We conclude that Grinneil does not apply to monopoly power that results from such acts as the formation, growth and combination of agricultural cooperatives, but applies only to the acquisition of such power by other, predatory means. It is not a violation of the Sherman Act for the members of an agricultural cooperative to carry out the legitimate objectives of their association which follow naturally from their attempts to achieve unity of effort and the voluntary elimination of competition among themselves. Maryland and Virginia Milk Producers Association v. United States, supra, 362 U.S. at 465, 80 S.Ct. at 852. See Con-nell Construction Co. v. Plumbers & Steamfitters Local 100, 421 U.S. 616, 635, 95 S.Ct. 1830, 1841, 44 L.Ed.2d 418 (1975).

That part of the district court’s order which granted defendants summary judgment on plaintiff’s claim of a section 1 Sherman Act violation is affirmed. Because it is not clear whether the district court denied defendants’ motion for summary judgment dismissing the section 2 count on the premise that the mere accretion of power from formation of a cooperative is sufficient to violate that section or on the ground that predatory acts had been sufficiently shown, that part of the order is vacated, and the matter is remanded to the district court for reconsideration consistent with the principles set forth in this opinion. We express no opinion concerning the district court’s ultimate resolution of this portion of defendants’ summary judgment application.7

. Defendants also asserted a counterclaim against Fairdale for alleged violation of the Agricultural Fair Practices Act of 1967, 7 U.S.C. §§ 2301-2306. The district court’s dismissal of this counterclaim is not being considered on this appeal.

. The pertinent provisions of the Capper-Vol-stead Act read:

Persons engaged in the production of agricultural products . .. may act together in associations, corporate or otherwise, with or without capital stock, in collectively processing, preparing for market, handling, and marketing in interstate and foreign commerce, such products of persons so engaged.
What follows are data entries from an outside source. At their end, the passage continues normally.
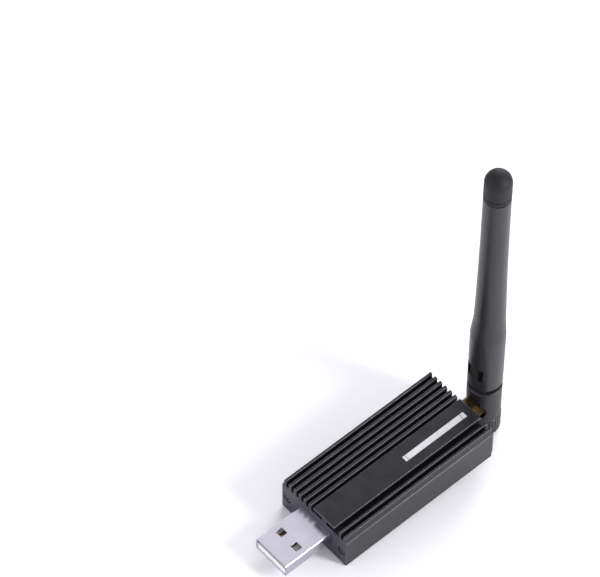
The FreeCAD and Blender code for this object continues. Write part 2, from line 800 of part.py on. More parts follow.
def build_collar():
    body = new_body("knurled_collar", "axis_shift", "antenna_place")
    turn(body, "disc", "Z", [
        ("0", "collar_bottom"), ("collar_radius", "collar_bottom"), ("collar_radius", "barrel_bottom"),
        ("spigot_radius", "barrel_bottom"), ("spigot_radius", "barrel_bottom + spigot_height"),
        ("0", "barrel_bottom + spigot_height")])
    soften(body, "rims", "Chamfer", "collar_bevel", is_flute_end)
    flute = cut(body, "flute", "Z", "collar_bottom", "collar_height",
                [[("collar_radius - flute_depth", "0"), ("collar_radius + flute_depth", "flute_width"),
                  ("collar_radius + flute_depth", "-flute_width")]])
    pattern = body.newObject("PartDesign::PolarPattern", "flutes")
    pattern.Originals = [flute]
    pattern.Axis = (flute.Profile[0], ["N_Axis"])
    pattern.Angle = 360
    link(pattern, "Occurrences", "flute_count")
    body.Tip = pattern
    doc.recompute()


def build_antenna_base():
    body = new_body("antenna_base", "axis_shift", "antenna_place")
    turn(body, "barrel", "Z", [
        ("0", "barrel_bottom"), ("barrel_radius", "barrel_bottom"),
        ("barrel_radius", "barrel_top - barrel_round"), ("barrel_radius - barrel_round", "barrel_top"),
        ("0", "barrel_top")])
    neck = "mast_radius - hinge_play"
    add(body, "neck", "Z", "barrel_top", "shoulder - barrel_top", [("0", "0", neck)])
    half = "neck_width / 2"
    beyond = "mast_radius + cut_margin"
    cut(body, "neck_flats", "Z", "barrel_top", "shoulder - barrel_top",
        [box(f"-({beyond})", f"-({beyond})", f"-({half})", beyond),
         box(half, f"-({beyond})", beyond, beyond)])
    cut(body, "neck_back", "Z", "barrel_top", "shoulder - barrel_top", [wide(half, "neck_back", beyond)])
    add(body, "tongue", "X", "-tongue_width / 2", "tongue_width",
        [box("-tongue_front", "pin_height", "neck_back", "tongue_top")])
    soften(body, "tongue_corners", "Fillet", "tongue_round",
           lambda edge: straight_along(edge, "X") and near(ends(edge)[0].z, "tongue_top"))
    turn(body, "neck_groove", "Z", [
        ("neck_root", "barrel_top"), ("mast_radius", "barrel_top"),
        ("mast_radius", "mast_bottom"), ("neck_root", "mast_bottom")], remove=True)
    cut(body, "pin_hole", "X", f"-({half})", "neck_width",
        [("0", "pin_height", "hinge_pin / 2 + hinge_play")])
    front = "-barrel_radius - cut_margin"
    cut(body, "ring_bore", "Y", front, f"bore_end - antenna_place - ({front})",
        [("0", "axis_height", "ring_bore")])
    cut(body, "clip_groove", "Y", "clip_front - ring_gap - antenna_place", "clip_thickness + 2 * ring_gap",
        [("0", "axis_height", "ring_outer + clip_depth + ring_gap")])
    cut(body, "feed_seat", "Y", "bore_end - antenna_place", "feed_length",
        [("0", "axis_height", "feed_radius")])
    cut(body, "feed_pin_hole", "Y", "bore_end + feed_length - antenna_place", "feed_pin_end",
        [("0", "axis_height", "pin_diameter / 2")])
    cut(body, "spigot_seat", "Z", "barrel_bottom", "spigot_height + spigot_gap",
        [("0", "0", "spigot_radius + spigot_gap")])


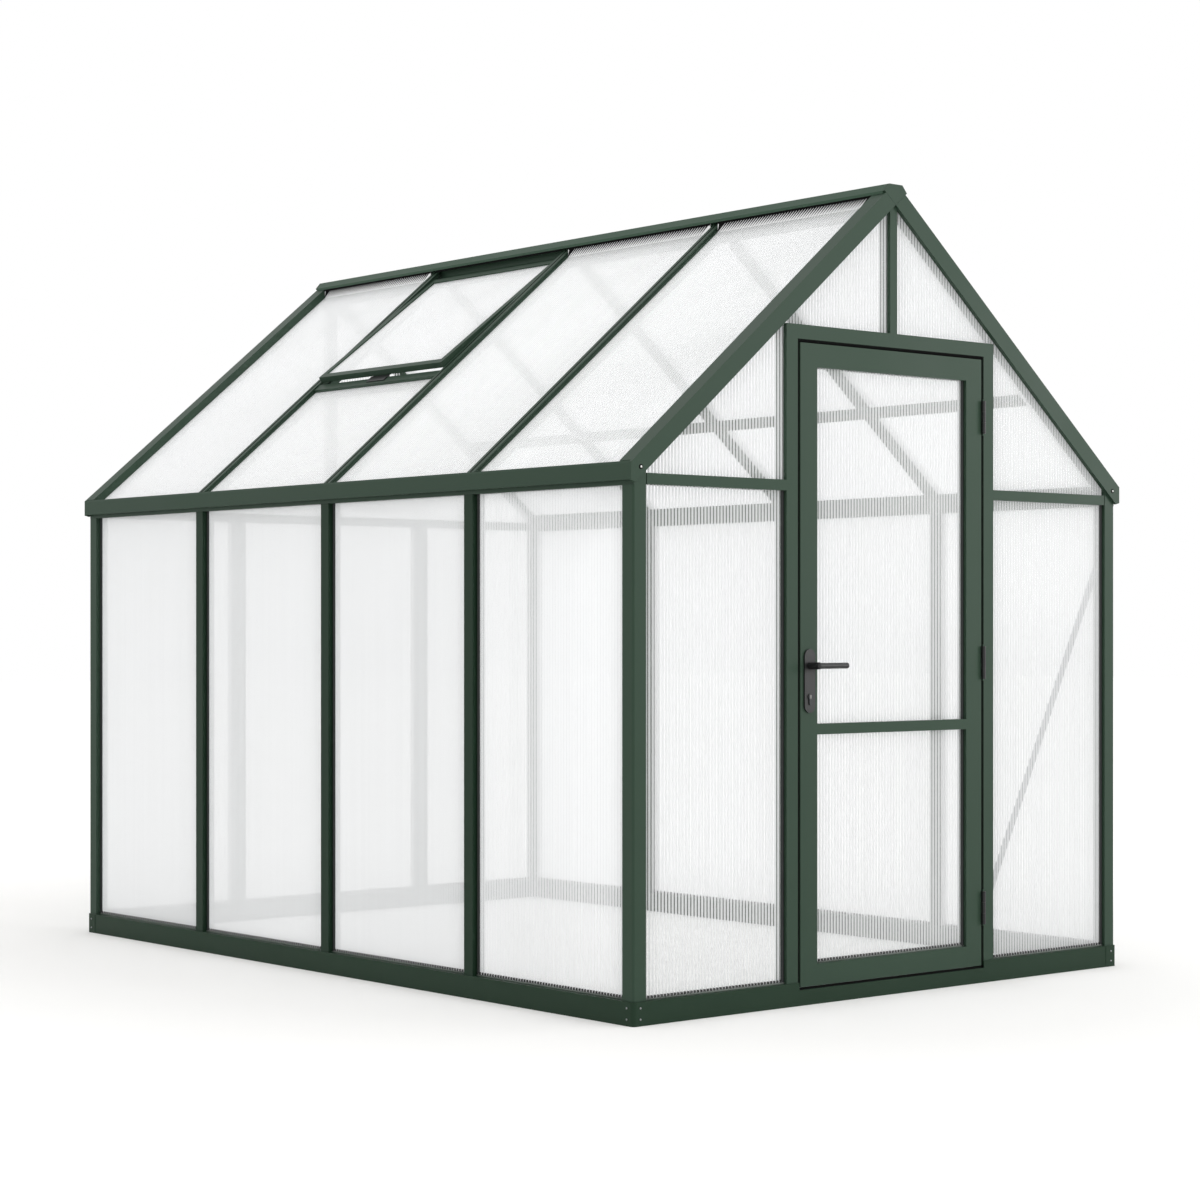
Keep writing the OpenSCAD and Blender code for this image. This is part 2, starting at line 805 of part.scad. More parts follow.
// Stay that props the vent: a foot on the transom, an upright on its edge, and a narrower
// shelf under the frame that ends in the upright
module vent_stay() {
    shelf_v = vent_v + vent_d + fit;
    shelf_w = stay_w - 2 * strap_t;
    foot_v = transom_v - strap_t;
    mid_v = vent_low_v + strap_t / 2;
    s = transom_s - stay_off;
    color(fitting_black) {
        at_vent() {
            block([-stay_w / 2, foot_v, s], [stay_w / 2, transom_v, transom_s + stay_foot]);
            block([-stay_w / 2, min(foot_v, mid_v - strap_t), s],
                [stay_w / 2, max(transom_v, mid_v + strap_t), s + strap_t]);
        }
        difference() {
            on_vent() block([-shelf_w / 2, shelf_v, vent_h - stay_reach],
                [shelf_w / 2, shelf_v + strap_t, vent_h + 2 * stay_off]);
            at_vent() block([-stay_w, mid_v - stay_w, s + strap_t / 2],
                [stay_w, mid_v + stay_w, transom_s + stay_w]);
        }
    }
}

// Level flat bar under the bars of the right slope
module roof_purlin() {
    color(frame_green) slope_slab(purlin_u, purlin_u + purlin_w * cos_p, bar_v,
        bar_v + strap_t, -inner_y, inner_y);
}

// Diagonal flat bar inside the first bay of the right side, from the post to the base
module wind_brace() {
    top = [inset_end + sheet_t + fit + brace_w / 2 - face_y, brace_top];
    foot = [brace_reach * bay - face_y, base_h / 2];
    run = foot - top;
    long = norm(run);
    color(steel_grey) translate([inner_x - strap_t, 0, 0]) along(0, strap_t)
        translate(top) rotate(atan2(run.y, run.x)) translate([0, -brace_w / 2])
            square([long, brace_w]);
}

// Places a piece on the door's hinge line
module at_hinges() {
    for (z = hinge_z) translate([hinge_x, hinge_y, z]) children();
}

// Pin with the two outer knuckles and the plate that is screwed to the jamb
module hinge_pins() {
    third = hinge_h / 6;
    gap = leaf_gap / 2;
    color(fitting_black) at_hinges() {
        cylinder(hinge_h, r = pin_r, center = true, $fn = round_fn);
        for (k = [-1, 1]) translate([0, 0, k * 2 * third])
            cylinder(2 * third, r = knuckle_r, center = true, $fn = round_fn);
        block([gap - hinge_leaf_t, knuckle_r + knuckle_gap, -hinge_h / 2],
            [gap, hinge_leaf_w, hinge_h / 2]);
        for (k = [-1, 1]) translate([0, 0, k * 2 * third])
            block([gap - hinge_leaf_t, 0, -third], [gap, knuckle_r + 2 * knuckle_gap, third]);
    }
}

// Middle knuckle round the pin, with the plate that is screwed to the leaf
module hinge_leaves() {
    third = hinge_h / 6;
    gap = leaf_gap / 2;
    color(fitting_black) at_hinges() difference() {
        union() {
            cylinder(2 * (third - running_gap), r = knuckle_r, center = true, $fn = round_fn);
            block([-gap, knuckle_r + knuckle_gap, -hinge_h / 2],
                [hinge_leaf_t - gap, hinge_leaf_w, hinge_h / 2]);
            block([-gap, 0, running_gap - third],
                [hinge_leaf_t - gap, knuckle_r + 2 * knuckle_gap, third - running_gap]);
        }
        cylinder(hinge_h, r = pin_r + running_fit, center = true, $fn = round_fn);
    }
}

// Upright bars of the door leaf; the left one is bored for the lever's spindle
module door_stiles() {
    color(frame_green) difference() {
        both_sides() translate([leaf_x - stile_w, -face_y, leaf_z0])
            linear_extrude(leaf_z1 - leaf_z0)
                bar_plan(stile_w, leaf_d, inset_end, true, false);
        translate([lever_x, 0, lever_z]) rotate([90, 0, 0])
            cylinder(base_l, r = spindle_r + spindle_room, $fn = round_fn);
    }
}

module door_rails() {
    x = leaf_x - stile_w;
    color(frame_green) {
        rail(-x, x, leaf_z0, kick_h, leaf_d, false, true);
        rail(-x, x, mid_rail_z - mid_rail_h / 2, mid_rail_h, leaf_d, true, true);
        rail(-x, x, leaf_z1 - stile_w, stile_w, leaf_d, true, false);
    }
}

module door_sheets() {
    x = leaf_x - stile_w + hold;
    color(sheet_white) {
        wall_sheet(-x, x, leaf_z0 + kick_h - hold, mid_rail_z - mid_rail_h / 2 + hold);
        wall_sheet(-x, x, mid_rail_z + mid_rail_h / 2 - hold, leaf_z1 - stile_w + hold);
    }
}

// Long plates with round ends on both faces of the stile
module handle_plates() {
    low = lever_z + plate_over - plate_l;
    color(fitting_black) for (y = [-face_y, leaf_y + plate_t]) difference() {
        translate([lever_x, y, 0]) rotate([90, 0, 0]) linear_extrude(plate_t) {
            translate([0, low + plate_w / 2]) circle(d = plate_w, $fn = round_fn);
            translate([0, low + plate_l - plate_w / 2]) circle(d = plate_w, $fn = round_fn);
            translate([-plate_w / 2, low + plate_w / 2]) square([plate_w, plate_l - plate_w]);
        }
        translate([lever_x, 0, lever_z]) rotate([90, 0, 0])
            cylinder(base_l, r = spindle_r + running_fit, $fn = round_fn);
    }
}

// Outline of the lock's cylinder: a round barrel over a narrower tail
module lock_outline() {
    circle(lock_r, $fn = round_fn);
    translate([-lock_tail / 2, -lock_r - lock_tail]) square([lock_tail, lock_r + lock_tail / 2]);
    translate([0, -lock_r - lock_tail]) circle(d = lock_tail, $fn = round_fn);
}

module lock_cylinder() {
    color(steel_grey) for (y = [-face_y - plate_t, leaf_y + plate_t + lock_out])
        translate([lever_x, y, lever_z - lock_drop]) rotate([90, 0, 0])
            linear_extrude(lock_out) difference() {
                lock_outline();
                translate([-key_slot / 2, -lock_r / 2]) square([key_slot, lock_r]);
            }
}

// A lever on each face of the door, joined by the spindle
module lever_handle() {
    neck = lever_off - plate_gap;
    color(fitting_black) {
        translate([lever_x, leaf_y + plate_t + lever_off, lever_z]) rotate([90, 0, 0])
            cylinder(leaf_d + 2 * (plate_t + lever_off), r = spindle_r, $fn = round_fn);
        for (y = [-face_y - plate_t - plate_gap, leaf_y + plate_t + lever_off])
            translate([lever_x, y, lever_z]) rotate([90, 0, 0])
                cylinder(neck, r = neck_r, $fn = round_fn);
        for (y = [-face_y - plate_t - lever_off, leaf_y + plate_t + lever_off])
            translate([lever_x, y, lever_z]) lever_arm();
    }
}

// Round-ended bar of the lever, from the neck to its tip
module lever_arm() {
    r = lever_t / 2;
    rotate([0, 90, 0]) cylinder(lever_reach - r, r = r, $fn = round_fn);
    sphere(r, $fn = round_fn);
    translate([lever_reach - r, 0, 0]) sphere(r, $fn = round_fn);
}

base_sides();
base_back();
base_front();
door_threshold();
base_corners();
corner_posts();
left_mullions();
right_mullions();
back_mullions();
left_gutter();
right_gutter();
ridge_beam();
front_left_rafter();
front_right_rafter();
back_left_rafter();
back_right_rafter();
apex_plates();
left_roof_bars();
right_roof_bars();
gable_rails();
king_posts();
door_jambs();
door_head();
left_wall_sheets();
right_wall_sheets();
back_wall_sheets();
front_wall_sheets();
front_gable_sheets();
back_gable_sheets();
left_roof_sheets();
right_roof_sheets();
vent_transom();
vent_frame();
vent_sheet();
vent_stay();
roof_purlin();
wind_brace();
hinge_pins();
door_stiles();
door_rails();
door_sheets();
hinge_leaves();
handle_plates();
lock_cylinder();
lever_handle();
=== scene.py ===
import math

import bmesh
import bpy
import numpy as np
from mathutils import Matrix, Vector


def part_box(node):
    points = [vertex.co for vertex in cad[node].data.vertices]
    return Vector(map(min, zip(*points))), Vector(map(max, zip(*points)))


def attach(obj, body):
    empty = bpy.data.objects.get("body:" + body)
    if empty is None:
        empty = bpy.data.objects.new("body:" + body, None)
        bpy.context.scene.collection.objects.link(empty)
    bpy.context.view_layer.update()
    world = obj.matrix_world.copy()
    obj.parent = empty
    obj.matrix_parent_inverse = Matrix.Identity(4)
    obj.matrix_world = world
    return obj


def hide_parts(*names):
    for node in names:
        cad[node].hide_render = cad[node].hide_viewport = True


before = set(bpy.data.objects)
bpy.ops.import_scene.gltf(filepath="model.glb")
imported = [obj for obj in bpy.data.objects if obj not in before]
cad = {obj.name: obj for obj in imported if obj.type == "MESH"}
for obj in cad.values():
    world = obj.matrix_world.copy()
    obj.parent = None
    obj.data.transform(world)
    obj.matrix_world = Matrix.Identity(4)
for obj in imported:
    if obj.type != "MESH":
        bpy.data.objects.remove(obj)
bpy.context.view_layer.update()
scene = bpy.context.scene
print("frame loaded:", len(cad), "CAD nodes")


# hex text to linear light: c / 12.92 below 0.04045, otherwise ((c + 0.055) / 1.055) ^ 2.4
def linear(hexText):
    c = np.array([int(hexText[i:i + 2], 16) / 255 for i in (1, 3, 5)])
    return tuple(np.where(c <= 0.04045, c / 12.92, ((c + 0.055) / 1.055) ** 2.4)) + (1.0,)


# adds a node: settings go to inputs where the node has one of that name or number
def addNode(tree, kind, settings=None, links=None):
    made = tree.nodes.new(kind)
    for key, value in (settings or {}).items():
        if isinstance(key, int) or key in made.inputs:
            made.inputs[key].default_value = value
        else:
            setattr(made, key, value)
    for key, source in (links or {}).items():
        tree.links.new(source, made.inputs[key])
    return made


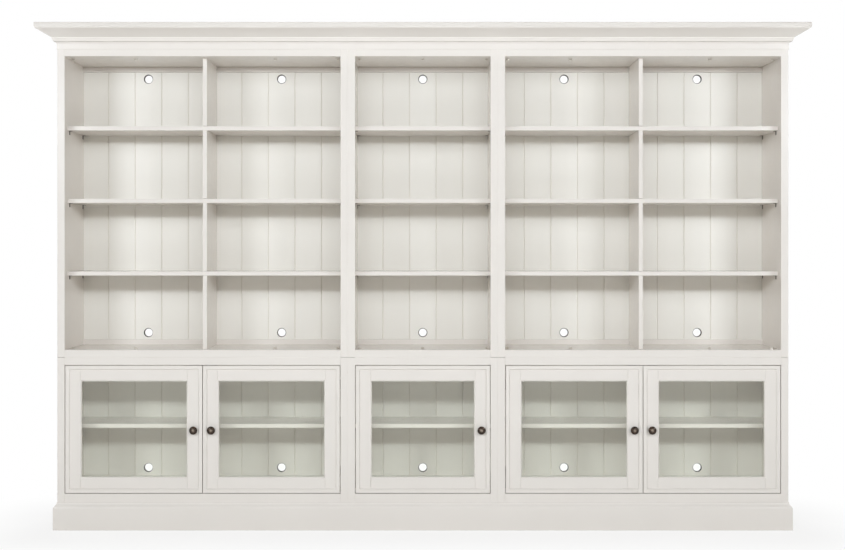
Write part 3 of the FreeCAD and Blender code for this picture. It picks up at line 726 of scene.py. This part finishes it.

Such associations may have marketing agencies in common; and such associations and their members may make the necessary contracts and agreements to effect such purposes....

7 U.S.C. § 291.

Capper-Volstead was an enlargement of section 6 of the Clayton Act, 15 U.S.C. § 17, which provided:

Nothing contained in the antitrust laws shall be construed to forbid the existence and operation of .. . agricultural . .. organizations, instituted for the purposes of mutual help, and not having capital stock or conducted for profit, or to forbid or restrain individual members of such organizations from lawfully carrying out the legitimate objects thereof; nor shall such organizations, or the members thereof, be held or construed to be illegal combinations or conspiracies in restraint of trade, under the antitrust laws.

. The first chairman of the Farm Board promptly declared that “[t]he Board believes that it can be of great assistance to American farmers by encouraging the development of large-scale, central cooperative organizations.” Knapp, supra, at 123.

. See also

a) the Agricultural Adjustment Act of 1933, § 8(2), 48 Stat. 34 (1933) (current version at 7 U.S.C. §§ 601-604, 607-623), which empowered the Secretary of Agriculture to enter into marketing agreements with associations of producers, such agreements not to be held in violation of the antitrust laws;

b) the Agricultural Adjustment Act of 1935, § 16(b)(1), 49 Stat. 767 (1935), requiring the Secretary of Agriculture to accord such recognition and encouragement to producer-owned and producer-controlled cooperatives as would be in harmony with the policy toward such cooperatives already set by Congress, see United States v. Rock Royal Co-Operative, Inc., 307 U.S. 533, 562-64, 59 S.Ct. 993, 1007, 83 L.Ed. 1446 (1939);

c) the Robinson-Patman Anti-Discrimination Act, § 4, 49 Stat. 1528 (1936) (current version at 15 U.S.C. §§ 13, 13a, 13b, 21a), which permitted cooperatives to return net earnings and surplus to their members, producers and consumers in proportion to their purchases or sales;

d) the Motor Carrier Act, 1935, § 203(b), 49 Stat. 545 (1935), which exempted motor vehicles controlled and operated by cooperative associations from most of the Act’s provisions;

e) the 1939 Internal Revenue Code, § 101(12)(A), 53 Stat. 33-34 (1939) (current version at 26 U.S.C. § 521), which exempted certain farmers cooperatives from taxation;

f) the Investment Company Amendments Act of 1970, § 27(c), 84 Stat. 1435 (1970), which exempted certain farmers cooperatives from the registration requirements of the Act;

g) the National Agricultural Marketing and Bargaining Act of 1971, 9 Harv.J.Leg. 498 (1972) (proposed but not enacted).

. See 1 Areeda & Turner, Antitrust Law ¶ 228d (1978); 1 Callman, The Law of Unfair Competition Trade Marks and Monopolies § 15.2(a) (1967 & Cum.Supp. 1979); 2 Kintner, Federal Antitrust Law § 17.5, at 517-18 (1980); Mueller, The National Antitrust Commission: Implications for Cooperatives, No. 37 (Dept. of Agricultural Economics, University of Wisconsin-Madison, September 1979); 5 Toulmin, Antitrust Laws § 6.13 (1950); 7 Von Kalinowski, Antitrust Laws and Trade Regulations § 51.08[3][b] (1980); Hufstedler, A Prediction: The Exemption Favoring Agricultural Cooperatives Will Be Reaffirmed, 22 Ad.L.Rev. 455, 460 (1969-1970).

. The district court actually charged that “[t]he defendant Sunkist is permitted under the law to acquire a legal monopoly over product Valencia oranges that are available for processing into citrus juice products, including single-strength Valencia juice.” Sunkist Growers, Inc. v. Winckler & Smith Citrus Products Co., 284 F.2d 1, 19 (9th Cir. 1960), rev’d, 370 U.S. 19, 82 S.Ct. 1130, 8 L.Ed.2d 305 (1962).

. There are those who contend that the economics of farming have changed so drastically in recent years through farm growth and mechanization that the Capper-Volstead Act is no longer needed to equalize bargaining power. See Toulmin, supra note 5, at 334; Note, Trust Busting Down on the Farm: Narrowing the Scope of Antitrust Exemptions for Agricultural Cooperatives, 61 Va.L.Rev. 341, 381-89 (1975). It is for Congress, not the courts, to determine whether there is sufficient merit in this argument to warrant a redesign of the statute.